### Exercise task
Below this line is the material. Write out only its lines from the one containing "doc.recompute()" through the one containing "shown = obj.evaluated_get(depsgraph)", both kept, exactly.

>> begin

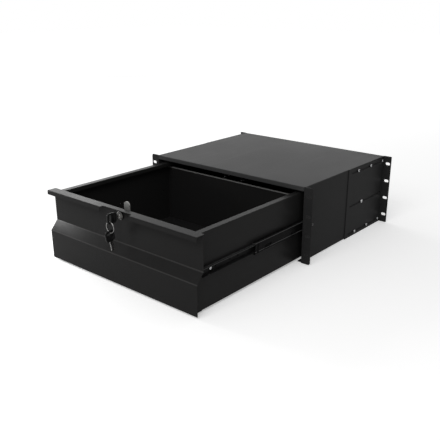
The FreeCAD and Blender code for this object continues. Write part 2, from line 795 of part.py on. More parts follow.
# ---------------------------------------------------------------------- the drawer

def drawer_tray():
    """Floor and side walls folded from one sheet, with turned-in top edges."""
    body = new_body("drawer_tray", drawer_out)
    start = front + thin
    flange = tray_half - S["tray_flange"]
    lip_foot = tray_top - S["tray_lip"]
    half_profile = [
        (tray_half, tray_floor), (tray_half, tray_top), (flange, tray_top), (flange, lip_foot),
        (flange + thin, lip_foot), (flange + thin, tray_top - thin),
        (tray_inside, tray_top - thin), (tray_inside, tray_floor + thin)]
    other_half = [(-x, z) for x, z in reversed(half_profile)]
    pad(body, "XZ_Plane", start, back_rear - start, outline(half_profile + other_half))
    panel_rear = recess + thin
    cut(body, "YZ_Plane", -tray_half, tray_half * 2, outline([
        (start - 1, tray_top), (panel_rear, tray_top), (panel_rear, slope_top - bend_shift),
        (start, slope_bottom - bend_shift), (start - 1, slope_bottom - bend_shift)]))
    cut(body, "XZ_Plane", start, wall_rear - start,
        box(-tray_inside, tray_inside, lip_foot, tray_top))
    tab = tray_half - S["corner_tab"]
    pad(body, "XZ_Plane", back_rear, thin,
        box(tab, tray_half, tray_floor, tab_top), box(-tray_half, -tab, tray_floor, tab_top))
    holes = [circle(y, slide_centre, screw_hole) for y in tray_screw_places]
    cut(body, "YZ_Plane", -tray_half, tray_half * 2, *holes)
    rivet_hole = S["rivet_radius"] + S["screw_fit"]
    cut(body, "XZ_Plane", back_rear, thin,
        *[circle(rivet_x * sign, rivet_z, rivet_hole) for sign in (1, -1)])
    round_edges(body, thin_bend, "Y", [(tray_half, tray_top), (-tray_half, tray_top)])
    round_edges(body, thin_bend, "Y", [(flange, tray_top), (-flange, tray_top)])
    return body


def drawer_back():
    """Low back wall with a top edge turned rearward, over the tray's tabs."""
    body = new_body("drawer_back", drawer_out)
    edge = back_front + S["back_flange"]
    foot = tray_floor + thin
    pad(body, "YZ_Plane", -tray_inside, tray_inside * 2, outline([
        (back_front, foot), (back_rear, foot), (back_rear, back_top - thin),
        (edge, back_top - thin), (edge, back_top), (back_front, back_top)]))
    rivet_hole = S["rivet_radius"] + S["screw_fit"]
    cut(body, "XZ_Plane", back_front, thin,
        *[circle(rivet_x * sign, rivet_z, rivet_hole) for sign in (1, -1)])
    round_edges(body, thin_bend, "X", [(back_front, back_top)])
    return body


def back_rivets():
    """Two rivets through the back wall and the tray's tabs."""
    body = new_body("back_rivets", drawer_out)
    shank = S["rivet_radius"]
    head = shank * 1.9
    far = thin * 2
    for sign in (1, -1):
        turn(body, "Y", rivet_x * sign, back_front, rivet_z, [
            (-shank * 0.8, 0), (-shank * 0.8, shank), (-shank * 0.25, head), (0, head),
            (0, shank), (far, shank), (far, shank * 1.4), (far + shank * 0.5, shank * 1.4),
            (far + shank * 0.5, 0)])
    return body


def drawer_front_wall():
    """Inner front wall, folded forward into the top edge and the pull's lip."""
    body = new_body("drawer_front_wall", drawer_out)
    lip_foot = drawer_top - S["pull_lip"]
    foot = tray_floor + thin
    pad(body, "YZ_Plane", -front_half, front_half * 2, outline([
        (front, lip_foot), (front, drawer_top), (wall_rear, drawer_top), (wall_rear, foot),
        (wall_front, foot), (wall_front, cap_under), (front + thin, cap_under),
        (front + thin, lip_foot)]))
    cut(body, "XZ_Plane", wall_front, thin,
        box(tray_inside, front_half, foot, cap_under),
        box(-front_half, -tray_inside, foot, cap_under))
    notch = S["notch_half"]
    notch_rear = front + S["notch_depth"]
    cut(body, "XY_Plane", lip_foot, S["pull_lip"], box(-notch, notch, front, notch_rear))
    cut(body, "XZ_Plane", wall_front, thin, circle(0, lock_z, lock_hole))
    round_edges(body, S["notch_corner"], "Z", [(notch, notch_rear), (-notch, notch_rear)])
    round_edges(body, thin_bend, "X", [(front, drawer_top), (wall_rear, drawer_top)])
    return body


def front_panel():
    """Front face: recessed for the fingers above, sloping out to the lower face."""
    body = new_body("front_panel", drawer_out)
    foot_rear = front + S["foot_depth"]
    pad(body, "YZ_Plane", -front_half, front_half * 2, outline([
        (recess, cap_under), (recess, slope_top), (front, slope_bottom), (front, drawer_foot),
        (foot_rear, drawer_foot), (foot_rear, tray_floor), (front + thin, tray_floor),
        (front + thin, slope_bottom - bend_shift), (recess + thin, slope_top - bend_shift),
        (recess + thin, cap_under)]))
    cut(body, "XZ_Plane", recess, thin, circle(0, lock_z, lock_hole))
    cut(body, "XY_Plane", drawer_foot, thin,
        box(tray_half, front_half, front + thin, foot_rear),
        box(-front_half, -tray_half, front + thin, foot_rear))
    return body


# ------------------------------------------------------------------ lock and keys

def lock_body():
    """Threaded barrel with a tapered rim, through the front panel and front wall."""
    body = new_body("lock_body", drawer_out)
    bore = S["plug_radius"] + S["plug_fit"]
    nose = -S["lock_nose"]
    turn(body, "Y", 0, recess, lock_z, [
        (nose, bore), (nose, S["lock_nose_radius"]), (nose * 0.6, S["lock_flange_radius"]),
        (0, S["lock_flange_radius"]), (0, S["lock_body_radius"]),
        (S["lock_body_length"], S["lock_body_radius"]), (S["lock_body_length"], bore)])
    return body


def lock_nut():
    """Hexagon nut that holds the lock against the front wall."""
    body = new_body("lock_nut", drawer_out)
    corner = S["lock_nut_radius"]
    spokes = [(math.sin(math.pi / 3 * k), math.cos(math.pi / 3 * k)) for k in range(6)]
    pad(body, "XZ_Plane", wall_rear, S["lock_nut_height"],
        outline([(corner * x, lock_z + corner * z) for x, z in spokes]),
        circle(0, lock_z, S["lock_body_radius"] + S["screw_fit"]))
    return body


def lock_plug():
    """Turning plug with its keyway, and a square end for the cam."""
    body = new_body("lock_plug", drawer_out)
    radius = S["plug_radius"]
    end = cam_front - 0.1
    turn(body, "Y", 0, 0, lock_z, [
        (plug_front, 0), (plug_front, radius * 0.9), (plug_front + 0.5, radius),
        (end, radius), (end, 0)])
    square = S["plug_square"] / 2
    pad(body, "XZ_Plane", end, cam_rear - end, box(-square, square, lock_z - square, lock_z + square))
    keyway = S["key_thickness"] / 2 + S["key_slot_gap"]
    tall = S["key_half"] + S["key_slot_gap"] * 3
    reach = S["key_reach"] - S["bow_gap"] + 0.5
    cut(body, "XZ_Plane", plug_front, reach, box(-keyway, keyway, lock_z - tall, lock_z + tall))
    cut(body, "XZ_Plane", cam_rear - 7, size_of(7), circle(0, lock_z, screw_hole))
    return body


def lock_cam():
    """Flat cam on the plug's square end."""
    body = new_body("lock_cam", drawer_out)
    half = S["cam_half"]
    low = lock_z - half - 0.3
    high = lock_z + S["cam_length"]
    hole = S["plug_square"] / 2 + S["square_fit"]
    pad(body, "XZ_Plane", cam_front, S["cam_thickness"], box(-half, half, low, high),
        box(-hole, hole, lock_z - hole, lock_z + hole))
    round_edges(body, half * 0.93, "Y", [(half, high), (-half, high), (half, low), (-half, low)])
    return body


def cam_screw():
    """Screw and washer head that hold the cam on the plug."""
    body = new_body("cam_screw", drawer_out)
    turn(body, "Y", 0, cam_rear, lock_z, [
        (-6, 0), (-6, S["screw_radius"]), (0, S["screw_radius"]), (0, 5.5), (0.8, 5.5),
        (0.8, 3.6), (2.9, 3.6), (3.6, 2.6), (3.6, 0)])
    return body


def place_key(body, spare):
    """Put a key, drawn along Y with its shoulder at the origin, where it belongs."""
    shoulder = plug_front - S["bow_gap"] + drawer_out
    if not spare:
        bind(body, "Placement.Base.y", shoulder)
        bind(body, "Placement.Base.z", lock_z)
        return
    tilt = math.radians(S["spare_tilt"].value)
    along = S["bow_hole_place"] + hang
    offset = S["spare_offset"]
    cosine = Size(math.cos(tilt), "cos(sizes.spare_tilt * 1 deg)")
    sine = Size(math.sin(tilt), "sin(sizes.spare_tilt * 1 deg)")
    ring_foot = ring_top_z - S["ring_radius"] * 2
    body.Placement = FreeCAD.Placement(Vector(), FreeCAD.Rotation(Vector(1, 0, 0), -S["spare_tilt"].value))
    bind(body, "Placement.Rotation.Angle", -S["spare_tilt"])
    bind(body, "Placement.Base.y", ring_y + along * cosine - offset * sine)
    bind(body, "Placement.Base.z", ring_foot - along * sine - offset * cosine)


# the ring hangs in the lower end of the first key's long hole
hang = S["bow_hole_width"] / 2 - S["ring_wire"] - S["ring_slack"]
ring_y = plug_front - S["bow_gap"] + drawer_out - S["bow_hole_place"]
ring_top_z = lock_z - S["bow_hole_length"] / 2 + S["ring_wire"] + S["ring_slack"]


def key_blade(name, spare):
    """Steel blade with its cuts, reaching back into the bow."""
    body = new_body(name)
    place_key(body, spare)
    half = S["key_half"]
    reach = S["key_reach"]
    edge = [(-S["key_tang"], -half), (2, -half)]
    for step, bite in enumerate((0.25, 0.45, 0.3, 0.5)):
        middle = reach * (0.22 + 0.17 * step)
        edge += [(middle - 1.4, -half), (middle, -half + half * bite), (middle + 1.4, -half)]
    edge += [(reach - 2, -half), (reach, 0), (reach - 2, half), (-S["key_tang"], half)]
    pad(body, "YZ_Plane", -S["key_thickness"] / 2, S["key_thickness"], outline(edge))
    return body


def key_bow(name, spare):
    """Plastic bow round the end of the blade, with a long hole for the ring."""
    body = new_body(name)
    place_key(body, spare)
    half = S["bow_half"]
    thick = S["bow_thickness"]
    far = -S["bow_length"]
    pad(body, "YZ_Plane", -thick / 2, thick, box(far, 0, -half, half),
        slot(-S["bow_hole_place"], 0, S["bow_hole_length"], S["bow_hole_width"], upright=True))
    cut(body, "YZ_Plane", -S["key_thickness"] / 2, S["key_thickness"],
        box(-S["key_tang"], 0, -S["key_half"], S["key_half"]))
    round_edges(body, S["bow_corner"], "X", [(far, half), (far, -half), (0, half), (0, -half)])
    return body


def key_ring():
    """Split ring of two turns, that holds the two keys together."""
    body = new_body("key_ring")
    high = S["ring_wire"]
    wide = S["ring_turn"]
    edge = high * 0.35
    seam = wide * 0.15
    section = [(-wide, -edge), (-wide + edge, -high), (-seam, -high), (0, -high + seam),
               (seam, -high), (wide - edge, -high), (wide, -edge)]
    section += [(across, -along) for across, along in reversed(section)]
    turn(body, "Y", 0, ring_y, ring_top_z - S["ring_radius"],
         [(across, S["ring_radius"] + along) for across, along in section])
    return body


# -------------------------------------------------------------------- the assembly

right_hand = [side_panel(), rear_bracket(), bracket_screws(), bracket_nuts(),
              cabinet_slide_screws(), slide_outer(), slide_middle(), slide_bumper(),
              slide_inner(), slide_stop(), drawer_slide_screws()]
right_hand += cage("outer", S["outer_cage_place"], S["outer_row"], outer_ball,
                   outer_ball + S["cage_gauge"] / 2, outer_cage_out)
right_hand += cage("inner", S["inner_cage_place"], S["inner_row"], inner_ball,
                   inner_ball + S["cage_gauge"] / 2, inner_cage_out)
for piece in right_hand:
    mirror(piece, piece.Label.replace("_right", "_left"))

top_cover()
bottom_panel()
back_panel()
lock_keeper()
drawer_tray()
drawer_back()
back_rivets()
drawer_front_wall()
front_panel()
lock_body()
lock_nut()
lock_plug()
lock_cam()
cam_screw()
key_blade("key_blade", False)
key_bow("key_bow", False)
key_blade("spare_key_blade", True)
key_bow("spare_key_bow", True)
key_ring()


# ------------------------------------------------------------------ check and write

doc.recompute()
for thing in doc.Objects:
    if "Invalid" in thing.State or "Error" in thing.State:
        raise RuntimeError("%s failed: %s" % (thing.Label, thing.State))
for node in nodes:
    if node.Shape.isNull() or not node.Shape.isValid():
        raise RuntimeError(node.Label + " has no valid shape")

os.makedirs("parts", exist_ok=True)
for node in nodes:
    node.Shape.exportStep("parts/%s.step" % node.Label)
print("%d nodes" % len(nodes))
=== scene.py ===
import math

import bmesh
import bpy
import numpy as np
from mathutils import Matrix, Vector


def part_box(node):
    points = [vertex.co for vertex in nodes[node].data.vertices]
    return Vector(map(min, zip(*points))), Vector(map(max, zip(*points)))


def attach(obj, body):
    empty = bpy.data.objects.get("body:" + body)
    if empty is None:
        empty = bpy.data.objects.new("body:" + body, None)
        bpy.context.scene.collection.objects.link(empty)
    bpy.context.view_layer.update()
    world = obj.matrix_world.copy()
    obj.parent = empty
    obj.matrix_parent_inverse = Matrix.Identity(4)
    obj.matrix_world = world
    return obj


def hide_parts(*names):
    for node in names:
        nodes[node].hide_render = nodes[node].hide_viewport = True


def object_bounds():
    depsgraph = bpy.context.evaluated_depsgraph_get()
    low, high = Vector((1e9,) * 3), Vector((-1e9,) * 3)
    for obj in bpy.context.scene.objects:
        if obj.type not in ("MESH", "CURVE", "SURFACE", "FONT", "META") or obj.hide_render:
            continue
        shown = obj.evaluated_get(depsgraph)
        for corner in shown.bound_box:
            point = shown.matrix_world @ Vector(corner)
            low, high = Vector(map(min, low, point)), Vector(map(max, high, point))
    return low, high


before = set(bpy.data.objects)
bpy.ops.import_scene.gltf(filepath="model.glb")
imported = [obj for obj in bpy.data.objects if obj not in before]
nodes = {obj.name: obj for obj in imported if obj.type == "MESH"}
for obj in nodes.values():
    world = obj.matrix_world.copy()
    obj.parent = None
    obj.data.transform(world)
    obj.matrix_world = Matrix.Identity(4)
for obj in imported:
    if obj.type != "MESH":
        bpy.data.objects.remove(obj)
cad_box = [list(corner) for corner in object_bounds()]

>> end

### Task solution
doc.recompute()
for thing in doc.Objects:
    if "Invalid" in thing.State or "Error" in thing.State:
        raise RuntimeError("%s failed: %s" % (thing.Label, thing.State))
for node in nodes:
    if node.Shape.isNull() or not node.Shape.isValid():
        raise RuntimeError(node.Label + " has no valid shape")

os.makedirs("parts", exist_ok=True)
for node in nodes:
    node.Shape.exportStep("parts/%s.step" % node.Label)
print("%d nodes" % len(nodes))
=== scene.py ===
import math

import bmesh
import bpy
import numpy as np
from mathutils import Matrix, Vector


def part_box(node):
    points = [vertex.co for vertex in nodes[node].data.vertices]
    return Vector(map(min, zip(*points))), Vector(map(max, zip(*points)))


def attach(obj, body):
    empty = bpy.data.objects.get("body:" + body)
    if empty is None:
        empty = bpy.data.objects.new("body:" + body, None)
        bpy.context.scene.collection.objects.link(empty)
    bpy.context.view_layer.update()
    world = obj.matrix_world.copy()
    obj.parent = empty
    obj.matrix_parent_inverse = Matrix.Identity(4)
    obj.matrix_world = world
    return obj


def hide_parts(*names):
    for node in names:
        nodes[node].hide_render = nodes[node].hide_viewport = True


def object_bounds():
    depsgraph = bpy.context.evaluated_depsgraph_get()
    low, high = Vector((1e9,) * 3), Vector((-1e9,) * 3)
    for obj in bpy.context.scene.objects:
        if obj.type not in ("MESH", "CURVE", "SURFACE", "FONT", "META") or obj.hide_render:
            continue
        shown = obj.evaluated_get(depsgraph)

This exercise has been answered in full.